== INFORMATION SHOWN ==
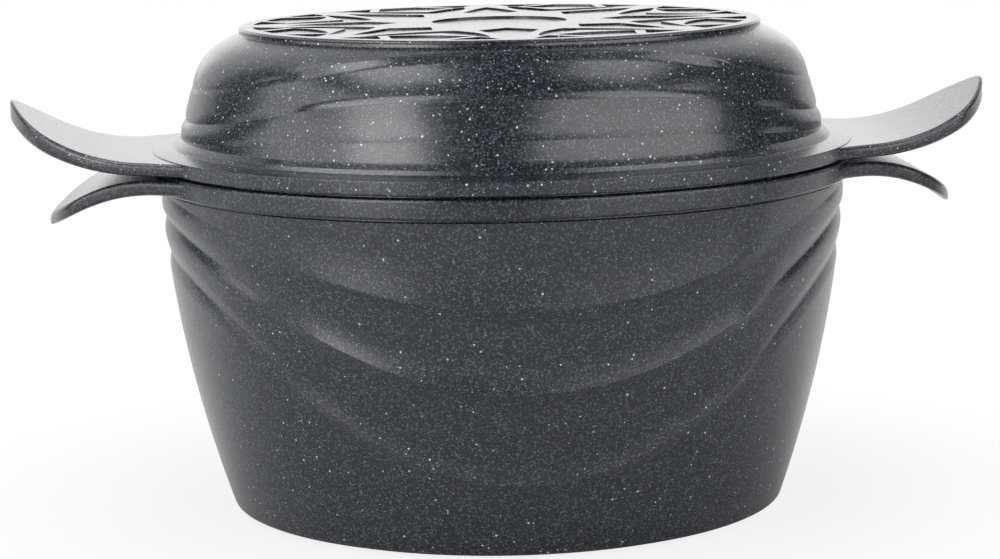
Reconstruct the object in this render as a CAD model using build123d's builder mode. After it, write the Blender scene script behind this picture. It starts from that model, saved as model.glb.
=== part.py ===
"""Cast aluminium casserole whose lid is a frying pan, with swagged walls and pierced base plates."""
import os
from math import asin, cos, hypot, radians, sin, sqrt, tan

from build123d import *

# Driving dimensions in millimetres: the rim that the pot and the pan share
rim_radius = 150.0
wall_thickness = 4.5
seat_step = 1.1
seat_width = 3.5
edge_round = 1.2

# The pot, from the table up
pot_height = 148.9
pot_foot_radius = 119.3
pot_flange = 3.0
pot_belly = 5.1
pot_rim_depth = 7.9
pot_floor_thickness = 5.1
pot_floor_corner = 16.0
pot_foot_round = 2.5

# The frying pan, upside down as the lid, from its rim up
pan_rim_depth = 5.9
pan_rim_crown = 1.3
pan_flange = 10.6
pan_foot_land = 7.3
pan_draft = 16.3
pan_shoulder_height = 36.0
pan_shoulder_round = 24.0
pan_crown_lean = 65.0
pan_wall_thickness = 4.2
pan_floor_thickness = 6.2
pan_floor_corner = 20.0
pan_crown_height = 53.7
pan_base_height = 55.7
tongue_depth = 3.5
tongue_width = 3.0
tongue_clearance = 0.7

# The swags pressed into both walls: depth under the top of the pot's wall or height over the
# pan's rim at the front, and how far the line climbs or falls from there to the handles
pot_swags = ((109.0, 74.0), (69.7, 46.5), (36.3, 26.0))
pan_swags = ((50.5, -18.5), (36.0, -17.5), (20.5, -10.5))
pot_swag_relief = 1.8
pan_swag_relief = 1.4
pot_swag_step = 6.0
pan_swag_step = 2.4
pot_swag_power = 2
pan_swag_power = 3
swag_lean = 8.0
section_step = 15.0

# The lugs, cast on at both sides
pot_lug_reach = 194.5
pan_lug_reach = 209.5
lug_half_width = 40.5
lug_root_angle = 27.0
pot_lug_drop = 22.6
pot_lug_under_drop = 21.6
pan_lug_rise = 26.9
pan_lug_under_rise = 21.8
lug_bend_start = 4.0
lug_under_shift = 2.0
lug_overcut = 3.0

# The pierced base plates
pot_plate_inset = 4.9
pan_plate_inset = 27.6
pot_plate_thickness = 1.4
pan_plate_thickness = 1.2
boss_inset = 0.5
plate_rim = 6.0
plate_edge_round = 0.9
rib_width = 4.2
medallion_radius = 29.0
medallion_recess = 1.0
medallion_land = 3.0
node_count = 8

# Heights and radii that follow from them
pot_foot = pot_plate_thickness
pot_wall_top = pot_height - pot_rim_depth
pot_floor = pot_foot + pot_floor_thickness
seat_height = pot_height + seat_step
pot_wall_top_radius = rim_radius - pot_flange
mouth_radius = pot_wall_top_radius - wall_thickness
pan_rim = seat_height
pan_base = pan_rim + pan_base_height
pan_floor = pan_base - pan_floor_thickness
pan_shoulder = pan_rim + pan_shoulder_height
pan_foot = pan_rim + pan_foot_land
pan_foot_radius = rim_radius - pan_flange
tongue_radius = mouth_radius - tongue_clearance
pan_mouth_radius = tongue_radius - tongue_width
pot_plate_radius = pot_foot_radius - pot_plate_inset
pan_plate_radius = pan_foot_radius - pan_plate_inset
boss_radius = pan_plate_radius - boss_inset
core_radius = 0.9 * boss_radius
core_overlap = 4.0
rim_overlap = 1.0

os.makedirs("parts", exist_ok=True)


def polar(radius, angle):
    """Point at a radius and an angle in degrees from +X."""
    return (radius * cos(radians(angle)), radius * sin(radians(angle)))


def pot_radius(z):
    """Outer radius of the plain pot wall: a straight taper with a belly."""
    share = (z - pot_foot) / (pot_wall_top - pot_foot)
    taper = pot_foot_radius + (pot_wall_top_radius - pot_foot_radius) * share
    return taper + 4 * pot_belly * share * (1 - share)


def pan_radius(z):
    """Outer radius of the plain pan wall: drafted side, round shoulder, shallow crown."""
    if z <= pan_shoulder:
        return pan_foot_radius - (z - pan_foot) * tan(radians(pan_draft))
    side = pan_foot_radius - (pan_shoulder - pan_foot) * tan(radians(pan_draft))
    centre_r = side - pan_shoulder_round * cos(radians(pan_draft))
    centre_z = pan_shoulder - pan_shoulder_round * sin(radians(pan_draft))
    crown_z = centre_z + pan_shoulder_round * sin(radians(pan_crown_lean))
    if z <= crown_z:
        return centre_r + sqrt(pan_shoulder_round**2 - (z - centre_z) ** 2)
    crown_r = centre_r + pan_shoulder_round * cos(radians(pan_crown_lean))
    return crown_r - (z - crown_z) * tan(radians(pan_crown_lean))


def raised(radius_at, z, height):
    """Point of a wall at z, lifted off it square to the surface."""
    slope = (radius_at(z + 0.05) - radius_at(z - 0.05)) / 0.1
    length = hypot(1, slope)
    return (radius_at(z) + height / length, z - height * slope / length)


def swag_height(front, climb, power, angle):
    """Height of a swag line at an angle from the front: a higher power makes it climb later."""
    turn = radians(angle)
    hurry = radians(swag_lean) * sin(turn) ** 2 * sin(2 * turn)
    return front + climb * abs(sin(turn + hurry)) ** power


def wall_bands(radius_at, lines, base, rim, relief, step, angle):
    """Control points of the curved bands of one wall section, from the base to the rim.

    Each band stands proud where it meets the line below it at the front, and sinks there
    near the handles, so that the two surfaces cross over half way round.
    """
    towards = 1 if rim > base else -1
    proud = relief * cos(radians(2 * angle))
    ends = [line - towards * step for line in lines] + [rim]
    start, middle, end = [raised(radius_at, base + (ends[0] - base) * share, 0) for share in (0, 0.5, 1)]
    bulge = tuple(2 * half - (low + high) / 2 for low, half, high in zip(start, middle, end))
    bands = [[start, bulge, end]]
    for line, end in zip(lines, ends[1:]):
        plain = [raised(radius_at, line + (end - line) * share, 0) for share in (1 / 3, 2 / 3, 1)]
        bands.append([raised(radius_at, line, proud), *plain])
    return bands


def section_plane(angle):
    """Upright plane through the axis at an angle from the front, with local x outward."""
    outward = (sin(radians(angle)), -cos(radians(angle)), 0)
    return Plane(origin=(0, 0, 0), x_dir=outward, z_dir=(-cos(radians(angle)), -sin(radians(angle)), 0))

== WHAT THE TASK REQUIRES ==
Emit, unaltered, the lines from the top of the listing down through the line that holds "lug_overcut = 3.0"; emit nothing else.

== EXERCISE ANSWER ==
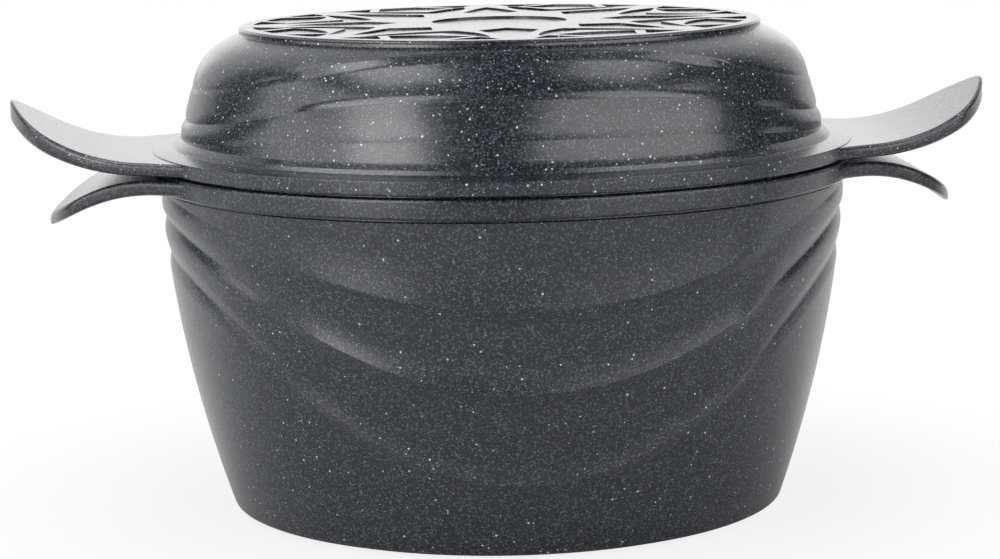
Reconstruct the object in this render as a CAD model using build123d's builder mode. After it, write the Blender scene script behind this picture. It starts from that model, saved as model.glb.
=== part.py ===
"""Cast aluminium casserole whose lid is a frying pan, with swagged walls and pierced base plates."""
import os
from math import asin, cos, hypot, radians, sin, sqrt, tan

from build123d import *

# Driving dimensions in millimetres: the rim that the pot and the pan share
rim_radius = 150.0
wall_thickness = 4.5
seat_step = 1.1
seat_width = 3.5
edge_round = 1.2

# The pot, from the table up
pot_height = 148.9
pot_foot_radius = 119.3
pot_flange = 3.0
pot_belly = 5.1
pot_rim_depth = 7.9
pot_floor_thickness = 5.1
pot_floor_corner = 16.0
pot_foot_round = 2.5

# The frying pan, upside down as the lid, from its rim up
pan_rim_depth = 5.9
pan_rim_crown = 1.3
pan_flange = 10.6
pan_foot_land = 7.3
pan_draft = 16.3
pan_shoulder_height = 36.0
pan_shoulder_round = 24.0
pan_crown_lean = 65.0
pan_wall_thickness = 4.2
pan_floor_thickness = 6.2
pan_floor_corner = 20.0
pan_crown_height = 53.7
pan_base_height = 55.7
tongue_depth = 3.5
tongue_width = 3.0
tongue_clearance = 0.7

# The swags pressed into both walls: depth under the top of the pot's wall or height over the
# pan's rim at the front, and how far the line climbs or falls from there to the handles
pot_swags = ((109.0, 74.0), (69.7, 46.5), (36.3, 26.0))
pan_swags = ((50.5, -18.5), (36.0, -17.5), (20.5, -10.5))
pot_swag_relief = 1.8
pan_swag_relief = 1.4
pot_swag_step = 6.0
pan_swag_step = 2.4
pot_swag_power = 2
pan_swag_power = 3
swag_lean = 8.0
section_step = 15.0

# The lugs, cast on at both sides
pot_lug_reach = 194.5
pan_lug_reach = 209.5
lug_half_width = 40.5
lug_root_angle = 27.0
pot_lug_drop = 22.6
pot_lug_under_drop = 21.6
pan_lug_rise = 26.9
pan_lug_under_rise = 21.8
lug_bend_start = 4.0
lug_under_shift = 2.0
lug_overcut = 3.0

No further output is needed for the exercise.